7. Move them to a cooling rack and hang in there, because once they cool, they'll stay together like a normal, well-behaved cookie. Cookies always keep baking for a minute or two while they're on the cooling rack. Keep the faith. If you cook them "to perfection" in the oven, you'll wind up with crispy cookies. 

These are relatively easy and so, so good. Enjoy. I just did. For breakfast.

Tuesday, December 6, 2011

RECIPE: Baked Broccoli. It's nothing short of magical.

I saw a recipe for oven-baked broccoli, and my first thought was, "Wow. That sounds like a way to make raw broccoli even more dry and bland." But then I kept seeing more and more recipes for it, so I finally decided there must be some truth to it. (Not that trendy foods can't be gross -- I'm talking to you, alfafa sprouts/foie gras/wheatgrass shakes.)

So this weekend, we tried it. And it...was....AMAZING! Okay, that's a strong word. Usually, the biggest compliment I can muster up for a vegetable recipe is "edible" or "tolerable." But these were straight-up delicious.

You'll need:

  • raw broccoli
  • 1-2 Tbsp. olive oil
  • salt, pepper, and garlic to taste*
  • lemon juice (or a lemon if you're feelin' fancy)
  • parmesan

Chop the broccoli into bite-size florets. Toss them with a little bit of olive oil, salt, pepper, and garlic. Lay them on a lightly greased cookie sheet and bake at 425 degrees until the tips of the "trees" start turning golden-brown. For us, that was 10 minutes, but our oven cooks with the power of 1,000 suns. Then take it out, squeeze some lemon juice over it, and sprinkle with parmesan cheese.

How delicious is it? Um, my hubby walked out of the room and I snuck a few florets while he wasn't looking. Yeah -- I STOLE BROCCOLI. Usually (much like a 3-year-old), I save my veggies for last, eat five bites, announce that I'm full, and scrape the leftovers onto his plate. So for me to sneak broccoli because I didn't want to share -- that's huge. I want to make this every night. And maybe for breakfast too.

Sorry, buffalo chicken -- you're only the second-tastiest thing on my plate tonight.

* Just shake it until it looks about right. As usual, I subbed Papa Joe's salt for all three.

Thursday, December 1, 2011

EASY PEASY PIE: Swedish Apple Pie Recipe

Yikes, I haven't posted in a week -- my mashed potato coma was followed by Black Friday madness, Cyber Monday impulse shopping, and then a day or two of sheer laziness. But, I'm back. And I have a pie recipe as a sort of peace offering for being a bad, bad blogger.

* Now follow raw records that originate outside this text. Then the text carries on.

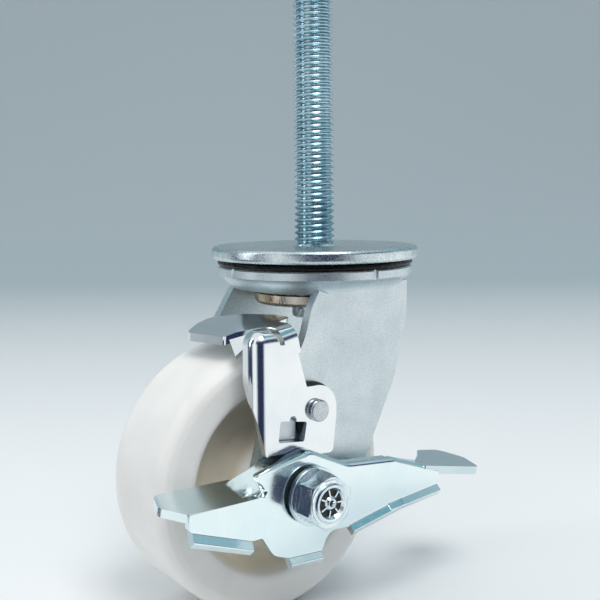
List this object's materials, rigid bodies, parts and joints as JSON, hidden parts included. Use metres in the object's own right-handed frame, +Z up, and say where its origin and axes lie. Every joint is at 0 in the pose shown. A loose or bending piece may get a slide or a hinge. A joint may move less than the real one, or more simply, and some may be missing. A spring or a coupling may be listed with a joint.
{
  "type": "threaded stem swivel caster",
  "caption": "Threaded stem swivel caster with a double ball race, a pressed steel fork, a moulded nylon wheel and a side foot lever that presses a brake shoe onto the tread.",
  "frame": {"origin": "on the stem's axis at the top face of the plate", "axes": "+Z up along the stem; the wheel trails towards -X at rest and its axle lies along Y; the brake is on -Y"},
  "size_m": [0.1121, 0.0743, 0.1822],
  "materials": {
    "stem_zinc": "blue zinc plating on a rolled thread",
    "plate_zinc": "satin blue zinc plating with fine speckle",
    "ball_steel": "polished ball steel under grease",
    "fork_zinc": "satin pearl zinc plating",
    "cup_zinc": "zinc plating with a straw tint",
    "wheel_nylon": "natural nylon, off-white, semi-matt",
    "sleeve_steel": "plain turned steel",
    "washer_zinc": "bright zinc plating",
    "bolt_zinc": "bright zinc plating",
    "bush_steel": "plain turned steel",
    "nut_zinc": "bright blue zinc plating",
    "arm_zinc": "bright blue zinc plating",
    "spacer_dark": "dark oiled washer",
    "rivet_steel": "upset steel, dull zinc",
    "lever_zinc": "bright blue zinc plating"
  },
  "bodies": {
    "mounting": {"threaded_stem": "stem_zinc", "top_plate": "plate_zinc", "lower_race_cup": "cup_zinc"},
    "upper_ball_ring": {"upper_balls": "ball_steel"},
    "lower_ball_ring": {"lower_balls": "ball_steel"},
    "fork_body": {"fork": "fork_zinc", "axle_sleeve": "sleeve_steel", "far_washer": "washer_zinc", "axle_bolt": "bolt_zinc", "lever_bush": "bush_steel", "flat_washer": "washer_zinc", "axle_nut": "nut_zinc", "arm_spacer": "spacer_dark", "arm_rivet": "rivet_steel"},
    "wheel_body": {"wheel": "wheel_nylon"},
    "lever": {"brake_lever": "lever_zinc"},
    "arm": {"brake_arm": "arm_zinc"}
  },
  "joints": [
    {"name": "fork_swivel", "type": "hinge", "parent": "mounting", "child": "fork_body", "pos_m": [0, 0, 0], "axis": [0, 0, 1], "continuous": true},
    {"name": "upper_ball_orbit", "type": "hinge", "parent": "mounting", "child": "upper_ball_ring", "pos_m": [0, 0, 0], "axis": [0, 0, 1], "continuous": true},
    {"name": "lower_ball_orbit", "type": "hinge", "parent": "mounting", "child": "lower_ball_ring", "pos_m": [0, 0, 0], "axis": [0, 0, 1], "continuous": true},
    {"name": "wheel_spin", "type": "hinge", "parent": "fork_body", "child": "wheel_body", "pos_m": [-0.025, 0, -0.0662], "axis": [0, 1, 0], "continuous": true},
    {"name": "lever_tilt", "type": "hinge", "parent": "fork_body", "child": "lever", "pos_m": [-0.025, -0.0302, -0.0662], "axis": [0, 1, 0], "range_deg": [-19, 0]},
    {"name": "arm_swing", "type": "hinge", "parent": "fork_body", "child": "arm", "pos_m": [-0.0189, -0.0254, -0.0448], "axis": [0, 1, 0], "range_deg": [-14.1, 0]}
  ],
  "couplings": [
    {"joint": "upper_ball_orbit", "follows": "fork_swivel", "ratio": 0.5},
    {"joint": "lower_ball_orbit", "follows": "fork_swivel", "ratio": 0.5},
    {"joint": "arm_swing", "follows": "lever_tilt", "ratio": 0.737}
  ]
}
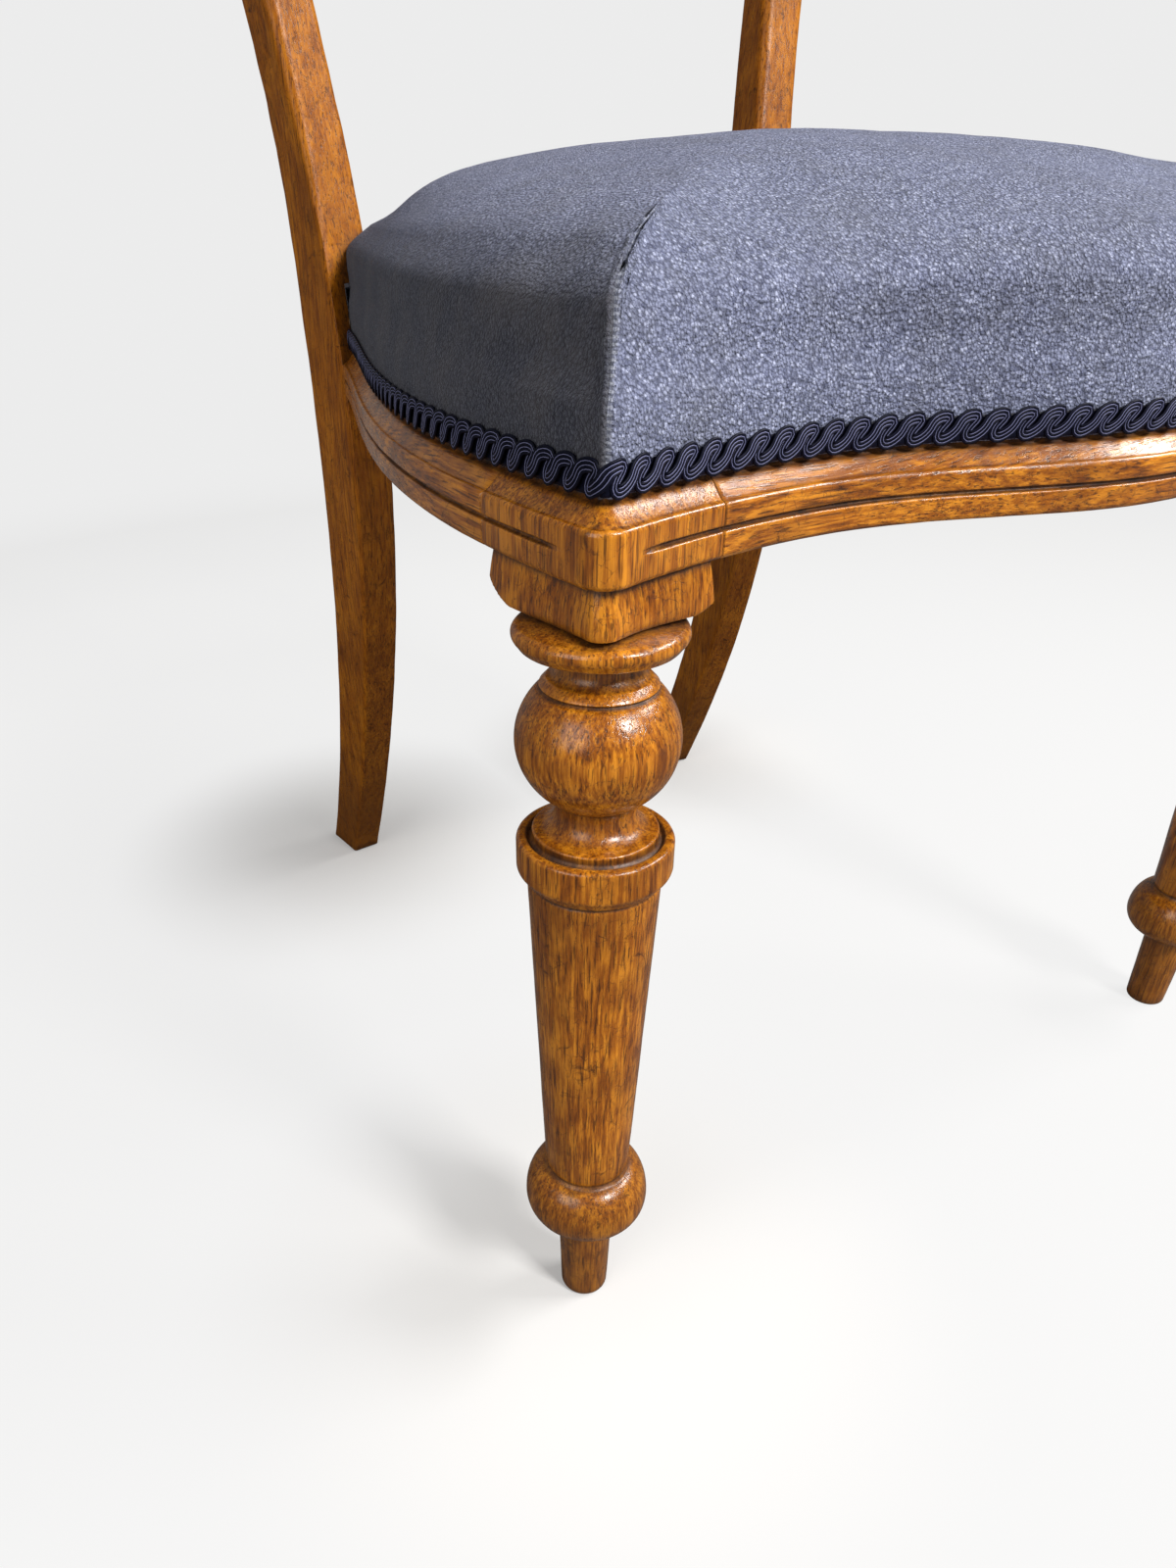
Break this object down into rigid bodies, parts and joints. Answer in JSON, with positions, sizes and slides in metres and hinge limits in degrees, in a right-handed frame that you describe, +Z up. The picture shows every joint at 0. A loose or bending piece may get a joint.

We went to my in-laws' house for Thanksgiving, and they asked if I'd bring a cherry pie. I don't know how to make one of those, so I offered to make an apple pie instead. But if you want to get technical, I don't know how to make that either, so I decided to make a Swedish apple pie.

I don't think it's actually Swedish, but that's not important.

It's super-easy, and that is important.

You'll need:

  • 5-6 medium-sized apples (I like Rome apples)
  • 1 cup sugar
  • 1/4 cup sugar
  • 2 Tbsp. cinnamon
  • 1 1/2 sticks butter (melted)
  • 1 cup flour
  • 1 egg

Preheat the oven to 350 degrees.  Lightly grease the bottom of a pie plate.  Chop the apples into thin slices and fill the pie dish until it's about level with the top. (Nope, there's no crust on the bottom. Have faith!)
Mix 1/4 cup sugar and 2 Tbsp. of cinnamon in a bowl, then pour evenly over the apples. Then mix the egg, 1 cup sugar, 1 cup flour, and the melted butter in a bowl and pour the mixture evenly over the apples. Some will fill in the cracks, the rest will sit on top. Bake for 45 minutes or until the top turns light golden and a little bit crispy to the touch.

Everyone polished it off and my brother-in-law nominated it as my new signature dish. Woohoo! Win.

Plus it's apples. So don't feel like you have to wait until the holidays. It's practically health food!